What are dimensionalities of input & output? (I and O)
Have you plotted and surveyed the data?
What is the average variance of the target variables?
MSE00 = mean(var(t',1))% biased (N-1 divisor )
MSE00a = mean(var(t')) % unbiased (N divisor )
Please respond with those 4 numbers ASAP.
Thanks
Greg

Greg Heath on 19 Feb 2013
1 Choose candidate values for Hopt, the optimal No. of hidden nodes by using ALL of the data and looping over Ntrials candidates values for each H in Hmin:dH:Hmax.
Neq = N*O % No. of training equations
Nw = (I+1)*H+(H+1)*O % No.of unknowns (weights)
Ndof = Neq - Nw % No. of estimation degrees-of-freedom
MSE = SSE/Neq % Biased MSE estimate
MSEa = SSE/Ndof %Unbiased ("a"djusted) MSE estimate
Hub = -1 + ceil( (Neq-O)/(I+O+1)) % Ndof > 0 (Neq >Nw) upper bound
Choose Hmin,dH,Hmax <= Hub
numH = length(Hmin:dH:Hmax)
Ntrials = 10 % No.of weight initializations per H value
2. Use ALL of the data for training to choose Hopt from Ntrials*numH candidate nets
a. rng(0) % Initialize random number generator
b. Outer Loop over h = Hmin:dH:Hmax (j=1:numH)
c. Inner loop over i = 1:Ntrials % of weight initializations
d. net.divideFcn = 'dividetrain'
e. MSEgoal = 0.01*Ndof*MSE00a/Neq
f. net.trainParam.goal = MSEgoal;
g. net = fitnet(h);
h. [net tr] = train(net,x,t);
i. Nepochs(i,j)= tr.best_epoch
j. MSE = tr.best_perf
k. NMSE = MSE/MSE00
l. R2(i,j) = 1-NMSE % Biased
m. MSEa = Neq*MSE/Ndof
n. NMSEa = MSEa/MSE00a
o. R2a(i,j) = 1-NMSEa % Unbiased
3. Estimating Hopt
a.Tabulate Nepochs, R2, and R2a in 3 Ntrials-by-numH matrices.
b.Choose (i,j)_opt and Hopt from maximum of R2a.
c.Redesign netopt by reinitializing RNG and calling it repeatedly to get
the same initial state as the (i,j)_opt run.
NOTE: Can obtain (i,j)opt, Hopt and net_opt within the loop. However, perusing the 3 tabulations is enlightening.

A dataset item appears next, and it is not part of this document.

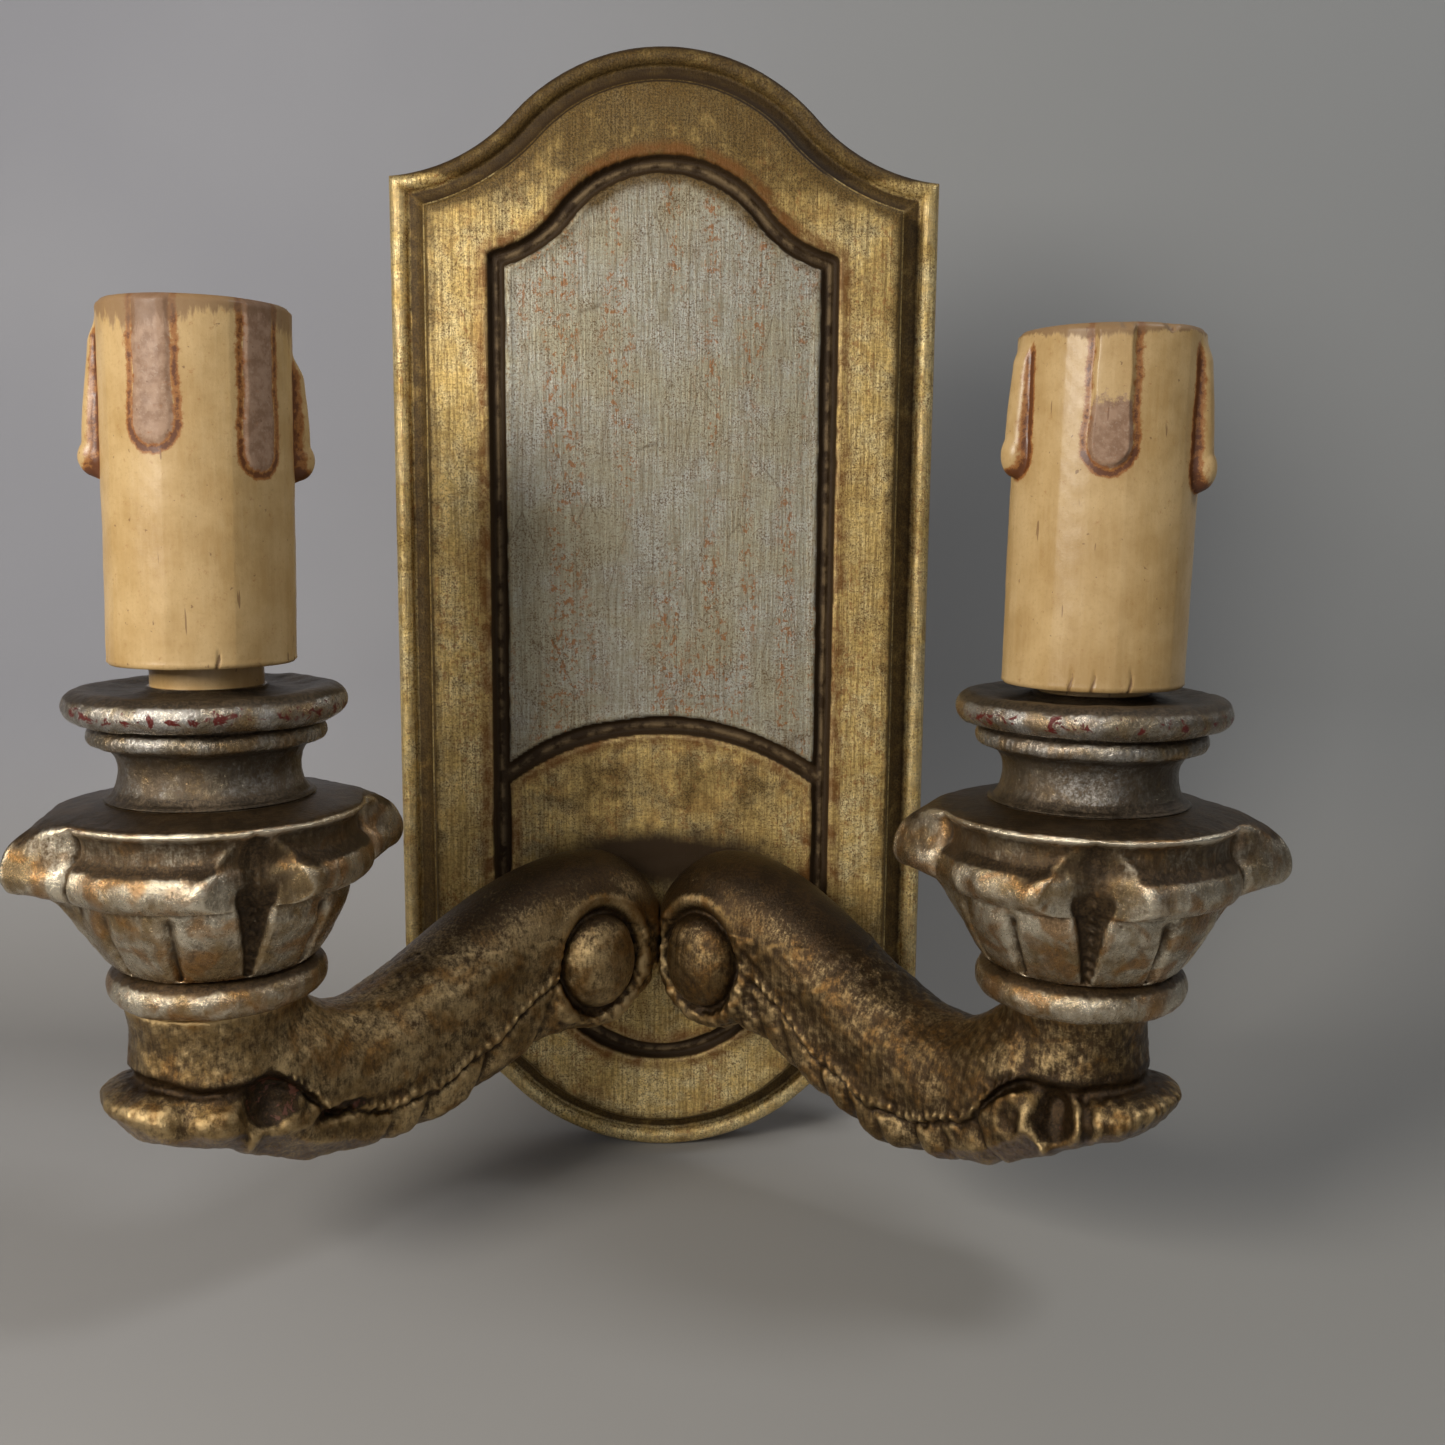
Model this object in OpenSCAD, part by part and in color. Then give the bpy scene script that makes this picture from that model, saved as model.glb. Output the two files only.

laplace laplace on 19 Feb 2013
data: inputs 1x4 columns; outputs 0 or 1
laplace laplace on 9 Mar 2013
answer me plz why this makes no sense?

laplace laplace on 17 Apr 2013
you stil l didnt answer me
Greg Heath on 24 Apr 2013
Sorry I didn't see this until now.
You said
data: inputs 1x4 columns; outputs 0 or 1
whereas your input matrix has dimensions 4x50 containing 4x1 vectors.